Published 16/10/2015

Ian Killen (centre) with (from left) Colm Hanratty, Anne Kearney, Karen Dobbin, Simon Walsh and Niall Herity
Ian Killen (centre) with (from left) Colm Hanratty, Anne Kearney, Karen Dobbin, Simon Walsh and Niall Herity

Ian Killen (66) from Portaferry had his lifesaving procedure in 2013 in the City Hospital.

He was told the severity of his condition made him unsuitable for bypass surgery and was treated medically, but in the words of Dr Hanratty had been "sent home to die".

"They saved my life. I was diagnosed with angina in October 2007. I had an angiography which showed two blocked arteries.

"My consultant said he didn't think I could have a bypass, but that would be a decision for the surgeon at the Royal.

"I saw him in January 2008 and he confirmed I wouldn't be suitable. They also said stents wouldn't work and could in fact block the only good arteries.

"My medical condition went from what they call 'stable angina to unstable'. I wasn't able to walk upstairs without my spray with me to treat the pain and walking became very difficult. My life had become very restrictive.

"In March 2013 I went to the Ulster for a normal check-up of my condition and the registrar had done an ECG.

"He went to the consultant and came back and said 'how do you feel about going into hospital?' I said 'Yes, when?' He said 'now'.

"That was on the Thursday evening. I spent the night in A&E and the next day I was admitted to Ward 20 in the Ulster.

"I was hospitalised for seven weeks in the Ulster.

"After more investigations the word came back that I wasn't wholly suitable for a bypass - I then said what's left for me to do?

"He said: 'There are two guys in the City who are doing great work and I'll pass your file over for them.

"I think it was on a Wednesday I got a call to the Ulster saying they would transfer me.

"At 1.50pm on April 25, 2013 I was taken up to the cathlab for the operation.

"I went thinking I would just be looked at, but then I was prepped and taken to surgery and they explained what they were going to do.

"Dr Walsh came up and said 'we are going to have a go at this, but I can't promise anything but we will see what we can do'.

"They inserted in my right arm and then the artery in my groin.

"They explained I would be awake and that a machine would scan my chest very quickly.

"They worked on me for three hours and I was awake.

"After three hours, the doctor said 'I'm exhausted I think we'll stop, but I think we got a main artery open for you'.

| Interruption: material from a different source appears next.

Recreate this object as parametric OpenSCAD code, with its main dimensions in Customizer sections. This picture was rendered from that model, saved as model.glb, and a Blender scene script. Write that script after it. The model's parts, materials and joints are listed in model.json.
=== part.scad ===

"I felt 100% better. I felt that I could have got up and walked out. I had to go back for August 12 to clear more of my arteries and again on November 5.

"I had nine stents in my heart and they reopened all my arteries. It has given me back my life.

"I could walk up hills, stairs, I just felt great.

"Back in 2008 they weren't able to do that but these two doctors have pioneered this.

"Prior to 2013 I had pretty much retired myself from life.

"But this has just given me a new lease of life."